The agreement between the two companies included an 'Honourable Pledge Clause'. The clause specifically stated that it was not entered into as a 'formal or legal agreement', but was only a definite expression and record of the intention of the
parties. The parties 'honourably pledged' themselves to the agreement in the confidence 'that it will be carried through by each of the ... parties with mutual loyalty and friendly co-operation'.

By agreement, the claimants had been appointed sole US agents of the defendants. The agreement contained the following clause:

This arrangement is not entered into, nor is this memorandum written, as a formal or legal agreement, and shall not be subject to legal jurisdiction in the Law Courts either of the United States or England, but it is only a definite expression and record of the purpose and intention of the three parties concerned to which they each honourably pledge themselves with the fullest confidence, based on past business with each other, that it will be carried through by each of the three parties with mutual loyalty and friendly co-operation.

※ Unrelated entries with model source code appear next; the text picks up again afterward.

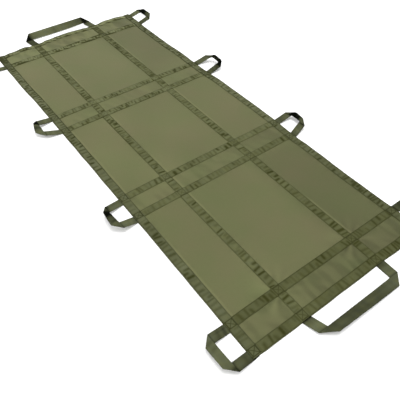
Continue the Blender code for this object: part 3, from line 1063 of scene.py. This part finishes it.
class Loop:
    """A loop or handle, shaped about its own hinge axis past the edge."""

    def __init__(self, name, node, turn, size, seed, rests_on):
        """Turn is how far round Z the loop points from straight ahead, in radians."""
        self.name, self.node, self.size, self.seed, self.rests_on = name, node, size, seed, rests_on
        self.half = size.width / 2
        self.corner = size.leg + self.half
        self.total = 2 * self.corner + size.spacing
        self.lie = LIES[node]
        self.place = Matrix.Translation(HINGES[node]) @ Matrix.Rotation(turn, 4, "Z")

    def grid(self):
        """Places along and across the webbing."""
        half = self.half
        rows = loop_rows(self.size, self.corner)
        edge = half - np.array(LOOP_EDGE_COLUMNS)
        columns = np.concatenate([-edge[::-1], np.linspace(-0.6, 0.6, 5) * half, edge])
        along = rows[:, :1] + rows[:, 1:] * columns[None, :]
        return along, np.broadcast_to(columns, along.shape)

    def points(self, along, across):
        """Points on the webbing's middle surface, and how far out they lay when it was flat."""
        spacing, width, leg = self.size[:3]
        leans, rises, grips = (np.radians(pair) for pair in self.lie[:3])
        sideways, outward, height = flat_loop(along, across, spacing, self.corner)
        beyond_leg = spacing / 2 - np.abs(along - self.corner - spacing / 2)
        bend = math.radians(self.lie.curl) / 2 * ease(beyond_leg / (0.8 * width))
        outward, height = curled(outward, height, across, bend, self.half)
        share = np.clip(sideways / spacing + 0.5, 0, 1)
        inner = np.clip(sideways / (spacing - width) + 0.5, 0, 1)
        leg_slope = rises[0] + (rises[1] - rises[0]) * share
        grip_slope = grips[0] + (grips[1] - grips[0]) * share
        slant = math.tan(leans[0]) * (1 - inner) - math.tan(leans[1]) * inner
        cup = CUP_DEPTH * noise(along / 0.045, across / 0.03, self.seed) * ease(outward / 0.02)
        reach, lift = rise(outward, height + cup, leg, leg_slope, grip_slope)
        sag = GRIP_SAG * spacing * math.sin(sum(grips) / 2)
        lift -= sag * 4 * share * (1 - share) * ease(outward / leg)
        local = np.stack([sideways + outward * slant, reach, lift], axis=2)
        matrix = np.array(self.place)
        return local @ matrix[:3, :3].T + matrix[:3, 3], outward

    def shade(self, along, across, outward):
        """The tones of the lie, with streaks, and painted shade at the root, edges and under the grip.

        The tones hold painted shade too, black on faces turned away from the light.
        """
        leg, seed = self.size.leg, self.seed
        stops, values = zip(*self.lie.tones)
        marks = [0.0, self.corner, self.corner + self.size.spacing, self.total]
        shade = np.interp(np.interp(along, marks, [0.0, 1.0, 2.0, 3.0]), stops, values)
        shade += self.size.streaks * noise(along / 0.011 + across / 0.05, across / 0.03, seed + 5)
        shade += 0.07 * noise(along / 0.060, across / 0.006, seed + 6)
        on_leg = np.minimum(along, self.total - along) < self.corner
        under_grip = line_at(np.minimum(outward - leg, 0.0), 0.0035) * (outward < leg + 0.002)
        shade += 0.30 * on_leg * under_grip + 0.20 * line_at(outward, 0.004)
        shade += 0.14 * ease((np.abs(across) - self.half + 0.0022) / LOOP_SELVAGE)
        return np.clip(shade, 0, 1)

    def build(self):
        """The webbing as a thin closed body."""
        along, across = self.grid()
        points, outward = self.points(along, across)
        thin = np.full(along.shape, WEBBING_THICKNESS / 2)
        selvage = ease((np.abs(across) - self.half + LOOP_SELVAGE) / LOOP_SELVAGE)
        thin *= 1 - SELVAGE_THINNER * selvage
        uvs = np.stack([along, across], axis=2)
        piece = slab(self.name, points, thin, LOOP, uvs, self.shade(along, across, outward))
        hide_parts(self.node)
        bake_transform(piece)


def make_loops():
    """The eight side loops and the two end handles."""
    for side, sign in zip(SIDES, (-1, 1)):
        for number in range(1, len(PAIR_PLACES) + 1):
            Loop(
                f"loop_{side}_{number}", f"side_loop_{side}_{number}", -sign * math.pi / 2,
                SIDE_LOOP, 200 + number + 10 * sign, f"webbing_edge_{side}",
            ).build()
    for end, turn, seed, strap in (("far", 0.0, 231, 1), ("near", math.pi, 229, 8)):
        rests_on = f"webbing_cross_{strap}"
        Loop(f"handle_{end}", f"end_handle_{end}", turn, END_HANDLE, seed, rests_on).build()


# Floor, light and camera

FLOOR_HALF = 12.0
FLOOR_BELOW = 0.0004
FLOOR_TONES = ((0.95, 0.95, 0.95), (0.97, 0.97, 0.97))
WORLD_STRENGTH = 1.22
SOFTBOX_SPREAD = 24
SOFTBOX_STRENGTH = 1.05
SOFTBOX_AIM = (-0.06, -0.02, -1.0)
# The photograph's view, as solved from the places of the straps and edges
SENSOR_WIDTH = 36.0
LENS = 41.878
CAMERA_PLACE = (-0.8437, -1.3542, 1.2692)
CAMERA_RIGHT = (0.80251, -0.59663, -0.00098)
CAMERA_AHEAD = (0.40247, 0.54257, -0.73731)


def make_floor():
    """A plain pale floor."""
    points = FLOOR_HALF * np.array([(-1, -1, 0), (1, -1, 0), (1, 1, 0), (-1, 1, 0)])
    points[:, Z] = -FLOOR_BELOW
    material = bpy.data.materials.new("floor")
    material.use_nodes = True
    tree = material.node_tree
    shader = tree.nodes["Principled BSDF"]
    place = tree.nodes.new("ShaderNodeTexCoord").outputs["Object"]
    tone = noise_node(tree, place, 0.7, 1.0)
    colour = mix_colours(tree, tone, *FLOOR_TONES)
    fill(tree, shader, {"Roughness": 0.9, "Specular IOR Level": 0.0, "Base Color": colour})
    floor = make_object("floor", points, [(0, 1, 2, 3)], material)


def make_light():
    """An even pale surrounding, and a large softbox overhead, a little to the right."""
    world = bpy.data.worlds.new("studio")
    bpy.context.scene.world = world
    world.use_nodes = True
    background = world.node_tree.nodes["Background"]
    background.inputs["Color"].default_value = (1.0, 1.0, 1.0, 1.0)
    background.inputs["Strength"].default_value = WORLD_STRENGTH
    data = bpy.data.lights.new("softbox", "SUN")
    data.angle = math.radians(SOFTBOX_SPREAD)
    data.energy = SOFTBOX_STRENGTH
    lamp = bpy.data.objects.new("softbox", data)
    lamp.rotation_mode = "QUATERNION"
    lamp.rotation_quaternion = Vector(SOFTBOX_AIM).to_track_quat("-Z", "Y")
    bpy.context.scene.collection.objects.link(lamp)


def make_camera():
    """The camera, placed and turned as the photograph's."""
    data = bpy.data.cameras.new("camera")
    data.sensor_width = SENSOR_WIDTH
    data.lens = LENS
    data.clip_start, data.clip_end = 0.05, 60.0
    camera = bpy.data.objects.new("camera", data)
    right = Vector(CAMERA_RIGHT).normalized()
    back = -Vector(CAMERA_AHEAD).normalized()
    up = back.cross(right).normalized()
    matrix = Matrix((right, up, back)).transposed().to_4x4()
    matrix.translation = CAMERA_PLACE
    camera.matrix_world = matrix
    bpy.context.scene.collection.objects.link(camera)
    bpy.context.scene.camera = camera


make_camera()
make_light()
make_floor()
cloth = make_cloth()
straps = list_straps()
strap_pieces = [strap.build() for strap in straps]
stitching = make_stitching(straps)
make_loops()
bpy.context.scene.view_settings.view_transform = "Standard"
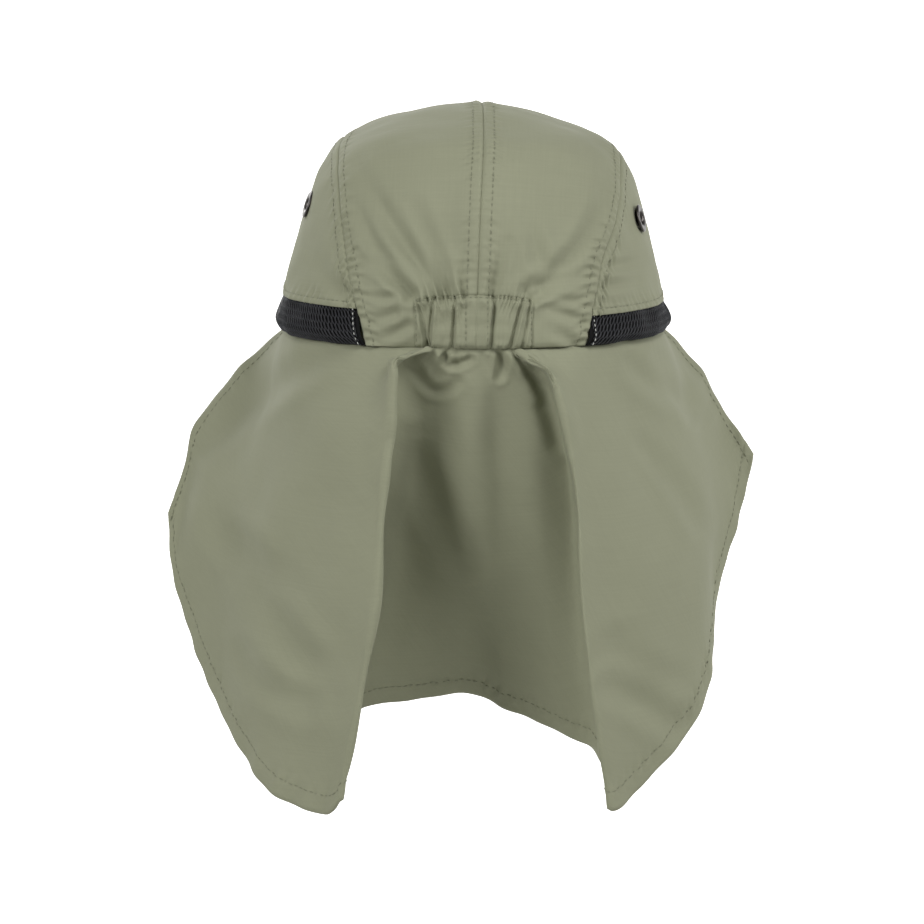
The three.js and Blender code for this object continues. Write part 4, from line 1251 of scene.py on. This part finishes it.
def stage_sheet(name, corners, colour, glow):
    mesh = bpy.data.meshes.new(name)
    mesh.from_pydata(corners, [], [(0, 1, 2, 3)])
    material = bpy.data.materials.new(name)
    material.use_nodes = True
    shader = material.node_tree.nodes["Principled BSDF"]
    shader.inputs["Base Color"].default_value = srgb(colour)
    shader.inputs["Roughness"].default_value = 0.95
    shader.inputs["Emission Color"].default_value = srgb("#ffffff")
    shader.inputs["Emission Strength"].default_value = glow
    mesh.materials.append(material)
    sheet = add_object(name, mesh)


reach = BACKDROP_REACH
stage_sheet(
    "studio_floor",
    [
        (-reach, BACKDROP_BACK, FLOOR_HEIGHT),
        (reach, BACKDROP_BACK, FLOOR_HEIGHT),
        (reach, reach, FLOOR_HEIGHT),
        (-reach, reach, FLOOR_HEIGHT),
    ],
    "#dcdcd8", 0.0,
)
stage_sheet(
    "white_backdrop",
    [
        (-reach, BACKDROP_BACK, FLOOR_HEIGHT),
        (-reach, BACKDROP_BACK, BACKDROP_TOP),
        (reach, BACKDROP_BACK, BACKDROP_TOP),
        (reach, BACKDROP_BACK, FLOOR_HEIGHT),
    ],
    "#f4f4f1", 1.0,
)

world = bpy.data.worlds.new("even_room")
world.use_nodes = True
world.node_tree.nodes["Background"].inputs["Color"].default_value = (1.0, 1.0, 1.0, 1.0)
world.node_tree.nodes["Background"].inputs["Strength"].default_value = 0.21
bpy.context.scene.world = world

for name, place, size, power in (
    ("soft_left", (1.35, 1.35, 0.7), 0.8, 23.0),
    ("soft_right", (-0.8, 1.3, 1.4), 0.8, 18.0),
    ("soft_right_side", (-1.85, 0.5, 0.6), 0.8, 16.0),
    ("soft_front", (0.9, -1.7, 1.0), 1.0, 14.0),
):
    light = bpy.data.lights.new(name, "AREA")
    light.size = size
    light.energy = power
    lamp = add_object(name, light)
    lamp.location = place
    aim = Vector((0.0, 0.0, -0.05)) - Vector(place)
    lamp.rotation_euler = aim.to_track_quat("-Z", "Y").to_euler()

# The view transform is plain, so that the white and the cloth keep their own values.
bpy.context.scene.view_settings.view_transform = "Standard"
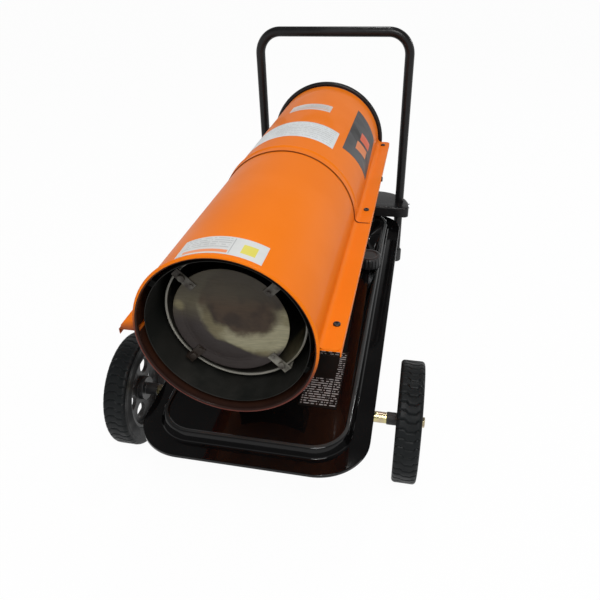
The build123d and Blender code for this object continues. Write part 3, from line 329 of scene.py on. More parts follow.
class Signal:
    # one output in a tree: arithmetic on it adds the node that does it
    def __init__(self, socket):
        self.socket, self.tree = socket, socket.id_data

    def maths(self, operation, other=0.0, clamp=False):
        return addNode(self.tree, "Math", {0: self, 1: other}, operation=operation, use_clamp=clamp)[0]

    __add__ = partialmethod(maths, "ADD")
    __sub__ = partialmethod(maths, "SUBTRACT")
    __mul__ = partialmethod(maths, "MULTIPLY")
    __truediv__ = partialmethod(maths, "DIVIDE")
    __gt__ = partialmethod(maths, "GREATER_THAN")
    __lt__ = partialmethod(maths, "LESS_THAN")
    __abs__ = partialmethod(maths, "ABSOLUTE")

    def spread(self, low, high, toLow=0.0, toHigh=1.0):
        # a soft step from toLow at low to toHigh at high
        ends = {"Value": self, "From Min": low, "From Max": high, "To Min": toLow, "To Max": toHigh}
        return addNode(self.tree, "MapRange", ends, interpolation_type="SMOOTHSTEP")["Result"]

    def between(self, low, high):
        return self.spread(0.0, 1.0, low, high)

    def blend(self, under, over):
        # one colour over another, where this mask is 1
        return addNode(self.tree, "Mix", {0: self, 6: under, 7: over}, data_type="RGBA")[2]

    def noise(self, scale, **inputs):
        return addNode(self.tree, "TexNoise", {"Vector": self, "Scale": scale, **inputs})["Fac"]

    def laid(self, **inputs):
        return addNode(self.tree, "Mapping", {"Vector": self, **inputs})[0]

    def split(self):
        axes = addNode(self.tree, "SeparateXYZ", {"Vector": self})
        return axes["X"], axes["Y"], axes["Z"]

    def beside(self, other):
        return addNode(self.tree, "CombineXYZ", {"X": self, "Y": other})[0]

    def distance(self, point=(0.0, 0.0, 0.0)):
        return addNode(self.tree, "VectorMath", {0: self, 1: point}, operation="DISTANCE")["Value"]

    def bumped(self, strength, depth):
        return addNode(self.tree, "Bump", {"Height": self, "Strength": strength, "Distance": depth})[0]


def addNode(tree, kind, inputs=(), **settings):
    # inputs are signals or values; a colour is three numbers, or one for a grey
    node = tree.nodes.new("ShaderNode" + kind)
    for key, value in settings.items():
        setattr(node, key, value)
    for key, value in dict(inputs).items():
        socket = node.inputs[key]
        if isinstance(value, Signal):
            tree.links.new(value.socket, socket)
        else:
            socket.default_value = (*(np.ones(3) * value), 1.0) if socket.type == "RGBA" else value
    return Outputs(node)


def objectSpot(tree):
    return addNode(tree, "TexCoord")["Object"]


def useEffect(tree, group, **inputs):
    return addNode(tree, "Group", inputs, node_tree=group)


def patchy(tree, scale, detail, low, high, stretch=(1.0, 1.0, 1.0)):
    return useEffect(tree, mottle, Scale=scale, Stretch=stretch, Detail=detail, Low=low, High=high)["Mask"]


def grainBump(tree, scale, strength, depth, stretch=(1.0, 1.0, 1.0)):
    return useEffect(tree, grain, Scale=scale, Stretch=stretch)["Height"].bumped(strength, depth)


def effect(name, **inputs):
    # turns the function below it into a node group with these inputs and the outputs it returns
    def made(fill):
        group = bpy.data.node_groups.new(name, "ShaderNodeTree")
        for key, value in inputs.items():
            kind = "NodeSocketVector" if isinstance(value, tuple) else "NodeSocketFloat"
            group.interface.new_socket(name=key, in_out="INPUT", socket_type=kind).default_value = value
        results = fill(group, Outputs(group.nodes.new("NodeGroupInput")))
        for key in results:
            group.interface.new_socket(name=key, in_out="OUTPUT", socket_type="NodeSocketFloat")
        ends = group.nodes.new("NodeGroupOutput").inputs
        for key, signal in results.items():
            group.links.new(signal.socket, ends[key])
        return group

    return made


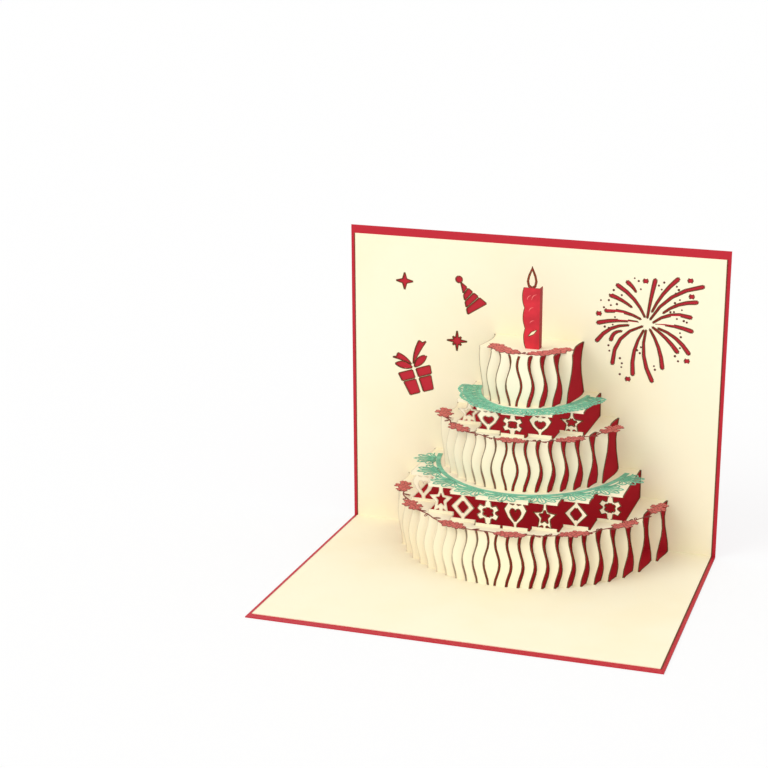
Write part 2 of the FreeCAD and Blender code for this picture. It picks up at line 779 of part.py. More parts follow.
def make_candle():
    """Folded candle: front with a dripping edge and a flame ring, side folded back, foot tab."""
    floor = tiers[-1].head
    step = candle_thickness / math.sin(lean)
    left = candle_left + candle_foot_inset
    edges = [
        line(vec(left, 0), vec(candle_right, 0)),
        line(vec(candle_right, 0), vec(candle_right, candle_height)),
        line(vec(candle_right, candle_height), vec(candle_left, candle_height))]
    for n in range(candle_bulges):
        a, b = [n / candle_bulges, (n + 1) / candle_bulges]
        low = vec(left - candle_foot_inset * a, candle_height * a)
        high = vec(left - candle_foot_inset * b, candle_height * b)
        edges.append(bowed(low, high, candle_bulge))
    middle = (left + candle_right) / 2.0
    hole = turned(lozenge(*candle_slit), middle, candle_slit_rise, candle_slit_tilt)
    ring = flame(flame_width, flame_height)
    eye = flame(flame_width - 2 * flame_stroke, flame_height - 3.2 * flame_stroke)
    eye.translate(vec(0, 1.2 * flame_stroke))
    fire = flat([ring, eye])
    fire.translate(vec((candle_left + candle_right) / 2.0, candle_height - flame_bite))
    side = [
        spot(candle_right, candle_depth, floor),
        spot(candle_right, candle_depth - candle_side, floor),
        spot(candle_right, candle_depth - candle_side, floor + candle_height),
        spot(candle_right, candle_depth, floor + candle_height)]
    tab_back = candle_depth - candle_tab
    tab = polygon([
        (left + 0.8, -candle_depth), (candle_right, -candle_depth),
        (candle_right, -tab_back), (left + 1.6, -tab_back)])
    return joined([
        upright(flat([outline(edges), hole]), candle_depth, candle_thickness, floor),
        upright(fire, candle_depth, candle_thickness, floor),
        Part.Face(Part.makePolygon(side + [side[0]])).extrude(vec(-candle_thickness, 0, 0)),
        level(flat([tab]), floor + step, candle_thickness)])


def main():
    os.makedirs("parts", exist_ok=True)
    nodes = {
        "cover": make_cover(),
        "liner": make_liner(),
        "lower_collar": make_collar(
            tiers[1], tiers[2], tier_3_plan,
            lower_collar_plan, lower_collar_fans, lower_fan_bulge,
            lower_fan_fingers, finger_notch[0], lower_slit),
        "upper_collar": make_collar(
            tiers[3], tiers[4], tier_5_plan,
            upper_collar_plan, upper_collar_fans, upper_fan_bulge,
            upper_fan_fingers, finger_notch[1], upper_slit),
        "lower_garland": make_garland(tiers[0], tiers[1], garland_1_plan, garland_1_flowers),
        "middle_garland": make_garland(tiers[2], tiers[3], garland_3_plan, garland_3_flowers),
        "upper_garland": make_garland(tiers[4], None, garland_5_plan, garland_5_flowers),
        "candle": make_candle()}
    for name, shape in nodes.items():
        box = shape.BoundBox
        print(name, "solids", len(shape.Solids), "valid", shape.isValid(), "volume", round(shape.Volume, 2),
              "box", [round(v, 2) for v in (box.XMin, box.YMin, box.ZMin, box.XMax, box.YMax, box.ZMax)])
        shape.exportStep("parts/" + name + ".step")


main()
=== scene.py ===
import math

import bpy
import numpy as np
from mathutils import Matrix, Vector


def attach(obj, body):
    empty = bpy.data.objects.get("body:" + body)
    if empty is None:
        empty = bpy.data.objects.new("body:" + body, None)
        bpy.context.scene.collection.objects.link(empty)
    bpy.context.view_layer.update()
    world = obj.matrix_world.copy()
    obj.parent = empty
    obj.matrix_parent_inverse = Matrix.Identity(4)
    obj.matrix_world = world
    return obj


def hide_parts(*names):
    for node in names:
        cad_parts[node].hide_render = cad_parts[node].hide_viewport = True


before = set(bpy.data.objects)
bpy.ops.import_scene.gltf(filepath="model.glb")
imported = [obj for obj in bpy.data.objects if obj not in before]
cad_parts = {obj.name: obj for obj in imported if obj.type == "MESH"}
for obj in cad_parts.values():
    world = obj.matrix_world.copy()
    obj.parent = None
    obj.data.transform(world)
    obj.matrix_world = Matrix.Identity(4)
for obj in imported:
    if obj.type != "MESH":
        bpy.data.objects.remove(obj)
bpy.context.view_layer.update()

bl_info = {
    "name": "Pop-up Cake Card",
    "version": (1, 0, 0),
    "blender": (4, 5, 0),
    "location": "3D View > Sidebar > Pop-up Card",
    "description": "Dresses the packed pop-up card in paper, lace, scorched cuts and studio light",
    "category": "Object",
}

BODY = "root"

GOLDEN = 0.618              # step of small differences, so that no two neighbours are alike
SQUARE = 0.998              # a face this square to a panel is paper and not the wall of a cut
WALL_WIDTH = 0.0006         # a face wider than this is never the wall of a cut
WELDS_A_METRE = 2e5         # grid on which the loose corners of a CAD node are welded
PANEL_SKIN = 0.0009         # less deep than this, a place lies on the standing panel
FAR_FROM_PANEL = 1.0        # depth given to the ledges, which are never on the standing panel
SHADE_START = 0.030           # distance left of the middle at which the painted shade on the cake starts to grow
SHADE_SLOPE = 30.0           # growth of the painted shade for each metre to the right
BURN_LEAST = 0.14           # darkening of cuts at the left, lit side of the cake: laser scorch alone, no painted shade
BETWEEN_COLLARS = 0.06      # height between the two collars
CANDLE_FRONT = 0.025        # depth of the candle's front
FLAME_FOOT = 0.1302         # height at which the candle's flame starts

# Small dots between the rays of the firework, as (x, rise) in millimetres
FIREWORK_DUST = (
    (46.6, 133.8), (48.5, 132.6), (49.6, 128.8), (37.1, 127.4), (40.9, 125.3), (31.3, 122.1), (35.0, 122.4),
    (36.0, 120.1), (38.8, 120.8), (32.8, 118.8), (38.1, 114.5), (33.5, 109.5), (35.4, 109.1), (37.2, 110.8),
    (35.5, 100.6), (36.0, 98.0), (41.1, 94.8), (42.1, 92.4), (41.9, 90.5), (41.3, 87.0), (50.7, 101.0),
    (48.9, 99.4), (50.3, 98.1), (57.1, 92.4), (57.6, 90.7), (57.8, 131.2), (59.2, 129.4), (60.2, 132.8),
    (66.0, 131.3), (67.0, 129.8), (65.7, 128.0), (67.7, 125.1), (65.5, 123.5), (65.2, 119.2), (68.8, 120.4),
    (63.6, 119.0), (66.7, 116.0), (69.9, 115.3), (71.3, 114.7), (68.4, 109.4), (68.9, 107.5), (68.7, 102.2),
    (66.6, 98.1), (68.1, 95.8))


# Shader arithmetic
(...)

The defendants terminated the agency agreement without the required notice and refused to execute orders received before termination. The claimants brought an action for breach of contract and non-delivery of the goods for which orders had already been placed.

(p. 196) [1923] 2 KB 261 (CA)
The Court of Appeal held there was no binding contract and consequently there could be no action based upon it. A majority (Atkin LJ dissenting) also held that the orders and acceptances of those orders were not legally binding contracts to deliver.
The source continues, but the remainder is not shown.